Your task is to reproduce word for word the lines running from the line containing "if empty is" to the line containing "imported = [obj", inclusive. Nothing else belongs in the answer.

☆ ☆ ☆ ☆ ☆

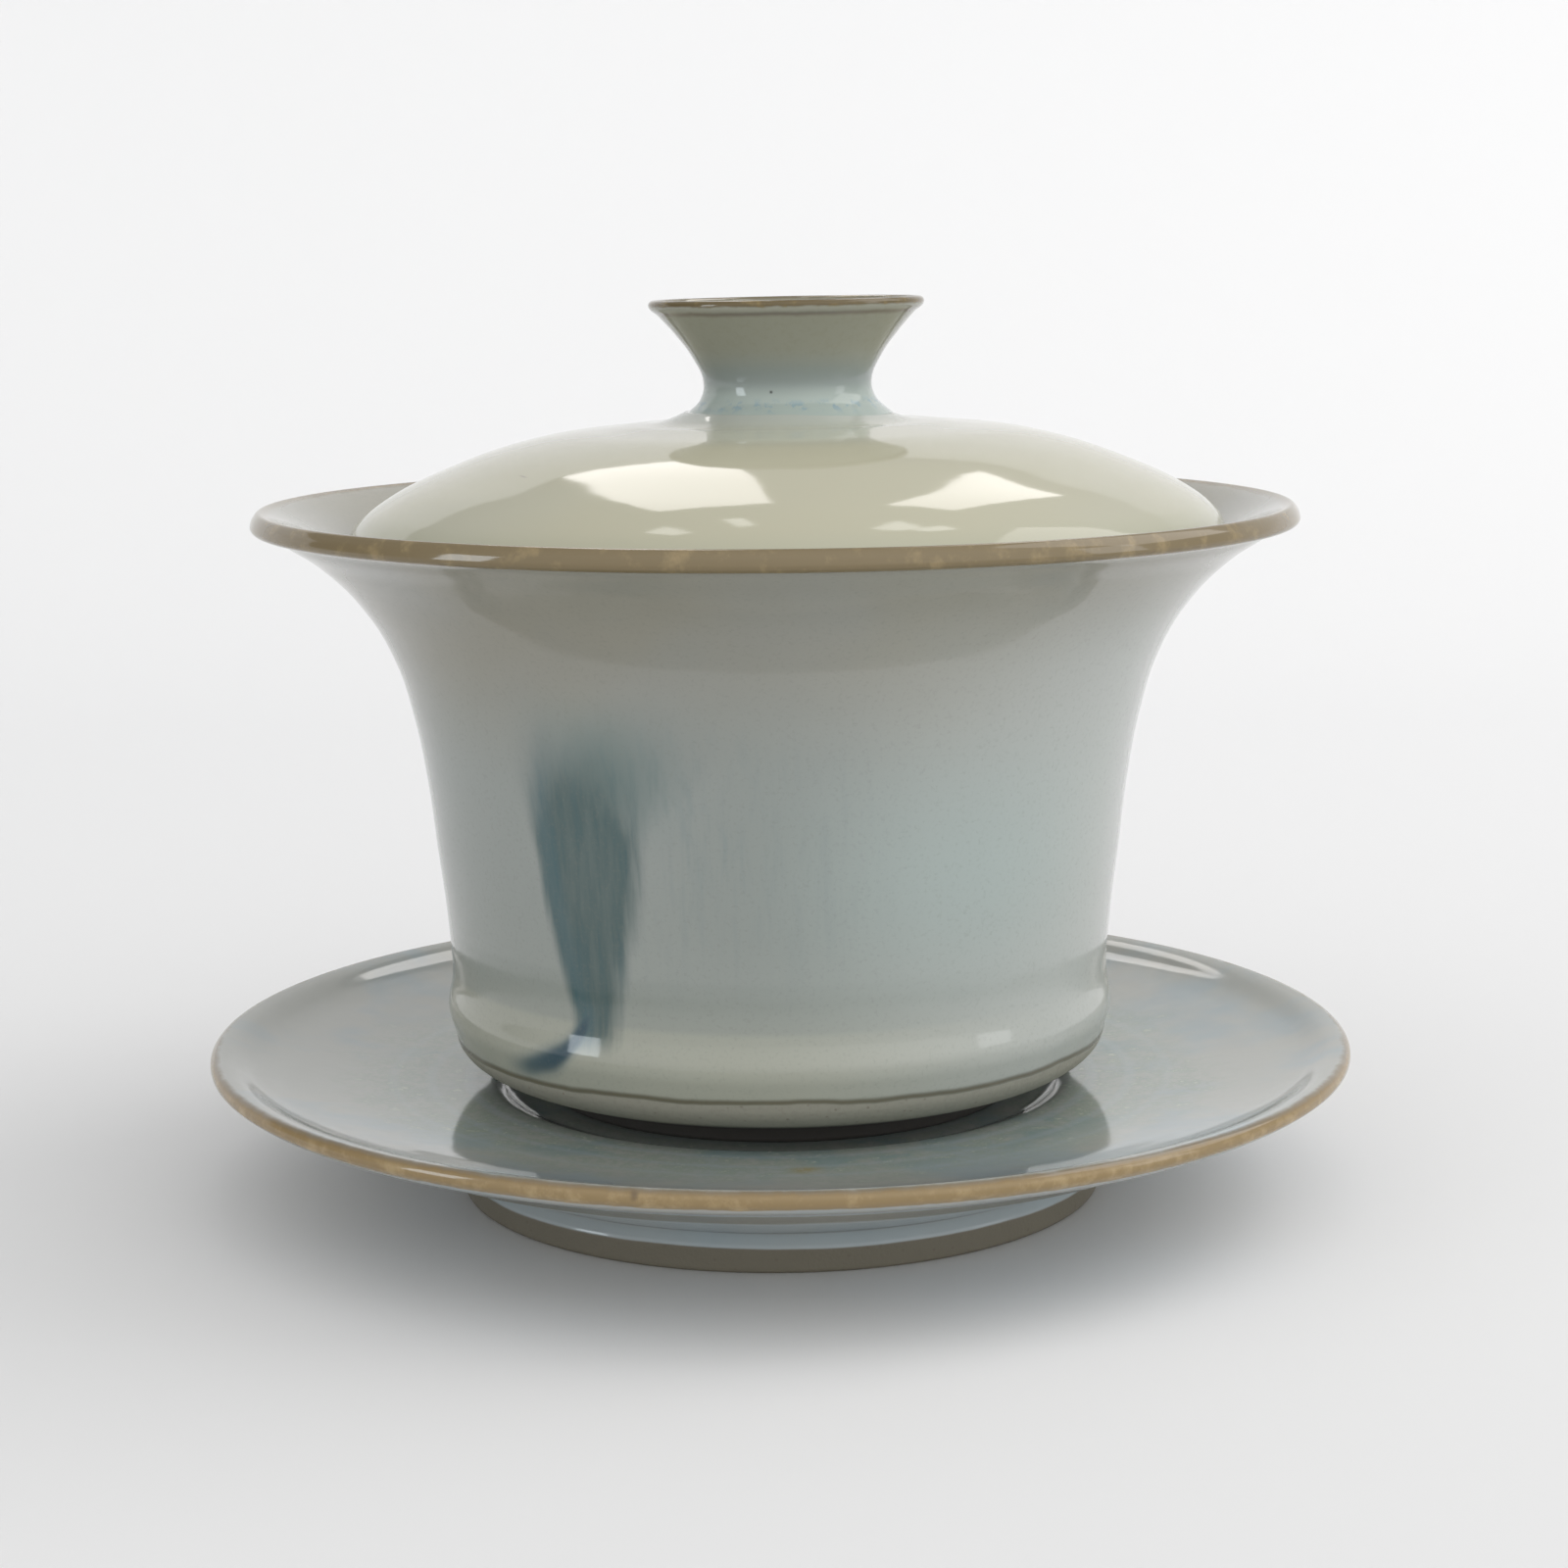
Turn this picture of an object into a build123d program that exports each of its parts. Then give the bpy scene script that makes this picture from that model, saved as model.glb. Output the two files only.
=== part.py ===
from build123d import *
import math
import os

# A gaiwan: a flared tea bowl standing in the well of a saucer, under a domed lid with a cup-shaped knob.
# Every piece is thrown on the wheel, so each one is a profile turned round its own axis.
# Millimetres, +Z up. The origin is the centre of the saucer's foot, on the table.

# Driving dimensions: radii are from the turning axis, heights are from the table.
SAUCER_RADIUS = 55.2
SAUCER_LIP = 0.85  # half the thickness of the rounded lip
SAUCER_RIM_HEIGHT = 14.9
SAUCER_FOOT_RADIUS = 31.2
SAUCER_FOOT_HEIGHT = 3.9
SAUCER_FOOT_WIDTH = 3.0
SAUCER_FOOT_RECESS = 3.4
WELL_RADIUS = 27.6
WELL_FLOOR = 9.7

BOWL_RADIUS = 49.6
BOWL_RIM_HEIGHT = 66.5
BOWL_LIP = 0.6  # rounding of the lip's two corners
BOWL_LIP_FACE = 0.7  # height of the lip between the middles of its corners
BOWL_LIP_SLANT = 0.35  # the upper corner stands this far inside the lower one
BOWL_WALL = 1.9
BOWL_FOOT_RADIUS = 23.0
BOWL_FOOT_WIDTH = 2.4
BOWL_FOOT_RECESS = 1.9
BOWL_FLOOR = 14.6

LID_RADIUS = 41.6
LID_EDGE_HEIGHT = 63.65  # height of the middle of the rounded edge
LID_EDGE = 0.9  # half the thickness of the edge
LID_WALL = 2.0
LID_TOP = 75.2  # flat seat that the knob is luted to
LID_SHIFT = 1.05  # the lid sits this far to one side of the bowl's axis
LID_LEAN = 0.6  # degrees, because its edge rides up the flare on that side

KNOB_SEAT_RADIUS = 9.45
KNOB_WAIST_RADIUS = 8.0
KNOB_WAIST_HEIGHT = 77.9
KNOB_RADIUS = 13.05
KNOB_SHIFT = 0.4  # the knob was luted this far to one side of the lid's axis
KNOB_LIP = 0.5
KNOB_RIM_HEIGHT = 85.7
KNOB_CUP_FLOOR = 77.8

EDGE_BREAK = 0.45  # softened corners of the foot rings


def inner_face(outline, thickness):
    """Points of a wall's inner face: each outer point moved in, square to the wall."""
    points = []
    for before, here, after in zip(outline[:-2], outline[1:-1], outline[2:]):
        run = after[0] - before[0]
        rise = after[1] - before[1]
        length = math.hypot(run, rise)
        points.append((here[0] - thickness * rise / length, here[1] + thickness * run / length))
    return points


os.makedirs("parts", exist_ok=True)

# Saucer: a dished plate on a turned foot ring, with a shallow well that holds the bowl's foot.
saucer_lip_centre = (SAUCER_RADIUS - SAUCER_LIP, SAUCER_RIM_HEIGHT - SAUCER_LIP)
saucer_lip_top = (saucer_lip_centre[0] - 0.45 * SAUCER_LIP, saucer_lip_centre[1] + 0.89 * SAUCER_LIP)
saucer_lip_under = (saucer_lip_centre[0] + 0.36 * SAUCER_LIP, saucer_lip_centre[1] - 0.93 * SAUCER_LIP)
foot_inner = SAUCER_FOOT_RADIUS - SAUCER_FOOT_WIDTH
with BuildPart() as saucer:
    with BuildSketch(Plane.XZ):
        with BuildLine():
            Polyline(
                (0, WELL_FLOOR),
                (0, SAUCER_FOOT_RECESS),
                (foot_inner - 1, SAUCER_FOOT_RECESS),
                (foot_inner, 0),
                (SAUCER_FOOT_RADIUS, 0),
                (SAUCER_FOOT_RADIUS + 0.4, SAUCER_FOOT_HEIGHT),
            )
            Spline(
                (SAUCER_FOOT_RADIUS + 0.4, SAUCER_FOOT_HEIGHT),
                (43.0, 8.35),
                saucer_lip_under,
                tangents=((0.93, 0.36), (0.93, 0.36)),
                tangent_scalars=(1, 1),
            )
            ThreePointArc(saucer_lip_under, (SAUCER_RADIUS, saucer_lip_centre[1]), saucer_lip_top)
            Spline(
                saucer_lip_top,
                (46.0, 12.25),
                (36.0, 10.95),
                (WELL_RADIUS, 10.5),
                tangents=((-0.89, -0.45), (-1, 0)),
                tangent_scalars=(1, 1),
            )
            Spline(
                (WELL_RADIUS, 10.5),
                (WELL_RADIUS - 2.6, WELL_FLOOR),
                tangents=((-0.7, -0.7), (-1, 0)),
                tangent_scalars=(1, 1),
            )
            Line((WELL_RADIUS - 2.6, WELL_FLOOR), (0, WELL_FLOOR))
        make_face()
    revolve(axis=Axis.Z)
    saucer_foot_edges = saucer.edges().filter_by(GeomType.CIRCLE).group_by(Axis.Z)[0]
    fillet(saucer_foot_edges, EDGE_BREAK)

# Bowl: a nearly straight body that flares wide at the lip, on a small turned foot ring.
# The wall's outer face, from the turn of the body up to just below the lip.
bowl_outline = [
    (30.2, 13.6),
    (32.3, 18.3),
    (31.85, 21.5),
    (32.95, 34.0),
    (34.9, 47.0),
    (36.6, 52.5),
    (39.5, 57.5),
    (43.4, 61.5),
    (48.75, 64.85),
]
# The wall ends almost square: a lower corner and an upper one, both rounded, with a slanting face between.
bowl_lip_low = (BOWL_RADIUS - BOWL_LIP, BOWL_RIM_HEIGHT - BOWL_LIP - BOWL_LIP_FACE)
bowl_lip_high = (bowl_lip_low[0] - BOWL_LIP_SLANT, bowl_lip_low[1] + BOWL_LIP_FACE)
lip_face_length = math.hypot(BOWL_LIP_FACE, BOWL_LIP_SLANT)
lip_out = (BOWL_LIP * BOWL_LIP_FACE / lip_face_length, BOWL_LIP * BOWL_LIP_SLANT / lip_face_length)
bowl_lip_under = (bowl_lip_low[0] + 0.36 * BOWL_LIP, bowl_lip_low[1] - 0.93 * BOWL_LIP)
bowl_lip_top = (bowl_lip_high[0] - 0.42 * BOWL_LIP, bowl_lip_high[1] + 0.91 * BOWL_LIP)
bowl_inside = inner_face(bowl_outline, BOWL_WALL)
bowl_foot_inner = BOWL_FOOT_RADIUS - BOWL_FOOT_WIDTH
with BuildPart() as bowl:
    with BuildSketch(Plane.XZ):
        with BuildLine():
            Polyline(
                (0, BOWL_FLOOR),
                (0, WELL_FLOOR + BOWL_FOOT_RECESS),
                (bowl_foot_inner - 0.6, WELL_FLOOR + BOWL_FOOT_RECESS),
                (bowl_foot_inner, WELL_FLOOR),
                (BOWL_FOOT_RADIUS, WELL_FLOOR),
                (BOWL_FOOT_RADIUS + 0.3, WELL_FLOOR + 2.1),
                (25.5, WELL_FLOOR + 2.2),
            )
            Spline(
                (25.5, WELL_FLOOR + 2.2),
                *bowl_outline[:-1],
                bowl_lip_under,
                tangents=((1, 0.12), (0.93, 0.36)),
                tangent_scalars=(1, 1),
            )
            ThreePointArc(
                bowl_lip_under,
                (BOWL_RADIUS, bowl_lip_low[1]),
                (bowl_lip_low[0] + lip_out[0], bowl_lip_low[1] + lip_out[1]),
            )
            Line(
                (bowl_lip_low[0] + lip_out[0], bowl_lip_low[1] + lip_out[1]),
                (bowl_lip_high[0] + lip_out[0], bowl_lip_high[1] + lip_out[1]),
            )
            ThreePointArc(
                (bowl_lip_high[0] + lip_out[0], bowl_lip_high[1] + lip_out[1]),
                (bowl_lip_high[0] + 0.3 * BOWL_LIP, bowl_lip_high[1] + 0.954 * BOWL_LIP),
                bowl_lip_top,
            )
            Spline(
                bowl_lip_top,
                *reversed(bowl_inside),
                (24.0, BOWL_FLOOR + 0.35),
                (16.0, BOWL_FLOOR),
                tangents=((-0.91, -0.42), (-1, 0)),
                tangent_scalars=(1, 1),
            )
            Line((16.0, BOWL_FLOOR), (0, BOWL_FLOOR))
        make_face()
    revolve(axis=Axis.Z)
    bowl_foot_edges = bowl.edges().filter_by(GeomType.CIRCLE).group_by(Axis.Z)[0]
    fillet(bowl_foot_edges, EDGE_BREAK)

# The lid's axis stands a little off the bowl's and leans with the lid, and the knob's is beside it.
lean = math.radians(LID_LEAN)
lid_origin = Vector(LID_SHIFT + LID_EDGE_HEIGHT * math.sin(lean), 0, 0)
lid_up = Vector(-math.sin(lean), 0, math.cos(lean))
lid_section = Plane(origin=lid_origin, x_dir=(math.cos(lean), 0, math.sin(lean)), z_dir=(0, -1, 0))
lid_axis = Axis(lid_origin, lid_up)

# Lid: a shallow dome that swells up to a flat seat under the knob.
# The dome's outer face, from the edge up to the foot of the knob.
lid_outline = [
    (41.3, 64.7),
    (40.6, 65.6),
    (38.7, 67.1),
    (33.0, 69.95),
    (24.0, 72.85),
    (15.5, 73.95),
    (11.4, 74.4),
    (KNOB_SEAT_RADIUS, LID_TOP),
]
lid_edge_centre = (LID_RADIUS - LID_EDGE, LID_EDGE_HEIGHT)
lid_inside = inner_face(lid_outline[:-1], LID_WALL)
with BuildPart() as lid:
    with BuildSketch(lid_section):
        with BuildLine():
            Polyline((0, 72.1), (0, LID_TOP), (KNOB_SEAT_RADIUS, LID_TOP))
            Spline(
                (KNOB_SEAT_RADIUS, LID_TOP),
                *reversed(lid_outline[:-1]),
                (LID_RADIUS, LID_EDGE_HEIGHT),
                tangents=((0.75, -0.66), (0, -1)),
                tangent_scalars=(1, 1),
            )
            ThreePointArc(
                (LID_RADIUS, LID_EDGE_HEIGHT),
                (lid_edge_centre[0], LID_EDGE_HEIGHT - LID_EDGE),
                (lid_edge_centre[0] - LID_EDGE, LID_EDGE_HEIGHT),
            )
            Spline(
                (lid_edge_centre[0] - LID_EDGE, LID_EDGE_HEIGHT),
                *lid_inside[1:-1],
                (14.0, 72.1),
                tangents=((0, 1), (-1, 0)),
                tangent_scalars=(1, 1),
            )
            Line((14.0, 72.1), (0, 72.1))
        make_face()
    revolve(axis=lid_axis)

# Knob: a small flaring cup, luted by its foot to the lid's flat seat. It is what the fingers hold.
knob_origin = lid_origin + KNOB_SHIFT * lid_section.x_dir
knob_section = Plane(origin=knob_origin, x_dir=lid_section.x_dir, z_dir=(0, -1, 0))
knob_lip_centre = (KNOB_RADIUS - KNOB_LIP, KNOB_RIM_HEIGHT - KNOB_LIP)
knob_lip_top = (knob_lip_centre[0] - 0.6 * KNOB_LIP, knob_lip_centre[1] + 0.8 * KNOB_LIP)
with BuildPart() as lid_knob:
    with BuildSketch(knob_section):
        with BuildLine():
            Polyline((0, KNOB_CUP_FLOOR), (0, LID_TOP), (KNOB_SEAT_RADIUS, LID_TOP))
            Spline(
                (KNOB_SEAT_RADIUS, LID_TOP),
                (8.35, 76.3),
                (KNOB_WAIST_RADIUS, KNOB_WAIST_HEIGHT),
                tangents=((-0.75, 0.66), (0, 1)),
                tangent_scalars=(1, 1),
            )
            Spline(
                (KNOB_WAIST_RADIUS, KNOB_WAIST_HEIGHT),
                (8.9, 80.15),
                (10.55, 82.45),
                (KNOB_RADIUS, knob_lip_centre[1]),
                tangents=((0.2, 0.98), (0.35, 0.94)),
                tangent_scalars=(1, 1),
            )
            ThreePointArc(
                (KNOB_RADIUS, knob_lip_centre[1]),
                (knob_lip_centre[0] + 0.2 * KNOB_LIP, KNOB_RIM_HEIGHT),
                knob_lip_top,
            )
            Spline(
                knob_lip_top,
                (9.2, 82.1),
                (7.0, 79.0),
                (4.4, KNOB_CUP_FLOOR),
                tangents=((-0.6, -0.8), (-1, 0)),
                tangent_scalars=(1, 1),
            )
            Line((4.4, KNOB_CUP_FLOOR), (0, KNOB_CUP_FLOOR))
        make_face()
    revolve(axis=Axis(knob_origin, lid_up))

saucer.part.label = "saucer"
bowl.part.label = "bowl"
lid.part.label = "lid"
lid_knob.part.label = "lid_knob"
export_step(saucer.part, "parts/saucer.step")
export_step(bowl.part, "parts/bowl.step")
export_step(lid.part, "parts/lid.step")
export_step(lid_knob.part, "parts/lid_knob.step")
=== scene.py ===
import math

import bpy
from mathutils import Matrix, Vector


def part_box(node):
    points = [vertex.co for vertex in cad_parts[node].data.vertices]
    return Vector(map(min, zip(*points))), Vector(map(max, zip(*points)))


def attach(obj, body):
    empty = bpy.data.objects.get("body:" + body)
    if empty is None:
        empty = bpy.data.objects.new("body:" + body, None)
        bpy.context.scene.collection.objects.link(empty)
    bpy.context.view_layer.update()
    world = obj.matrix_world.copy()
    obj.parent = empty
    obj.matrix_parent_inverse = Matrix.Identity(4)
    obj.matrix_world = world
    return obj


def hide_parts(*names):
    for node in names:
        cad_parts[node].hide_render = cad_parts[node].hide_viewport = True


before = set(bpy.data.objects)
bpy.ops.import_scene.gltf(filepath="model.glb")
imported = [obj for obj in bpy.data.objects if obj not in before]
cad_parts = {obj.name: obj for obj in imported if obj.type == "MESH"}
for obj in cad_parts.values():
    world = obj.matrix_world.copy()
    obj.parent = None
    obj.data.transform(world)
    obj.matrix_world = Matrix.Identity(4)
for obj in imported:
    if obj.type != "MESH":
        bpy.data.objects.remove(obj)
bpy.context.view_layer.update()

# ------------------------------------------------------------------------------------------
# SAUCER. A dished plate thrown in grey stoneware and turned on a foot ring, with a shallow
# well for the bowl's foot. It is glazed down to the foot ring, which is wiped bare so that
# it doesn't stick to the kiln shelf, and the glaze runs thin and tan over the lip.
# ------------------------------------------------------------------------------------------
MM = 0.001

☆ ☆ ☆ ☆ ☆

Answer below:
    if empty is None:
        empty = bpy.data.objects.new("body:" + body, None)
        bpy.context.scene.collection.objects.link(empty)
    bpy.context.view_layer.update()
    world = obj.matrix_world.copy()
    obj.parent = empty
    obj.matrix_parent_inverse = Matrix.Identity(4)
    obj.matrix_world = world
    return obj


def hide_parts(*names):
    for node in names:
        cad_parts[node].hide_render = cad_parts[node].hide_viewport = True


before = set(bpy.data.objects)
bpy.ops.import_scene.gltf(filepath="model.glb")
imported = [obj for obj in bpy.data.objects if obj not in before]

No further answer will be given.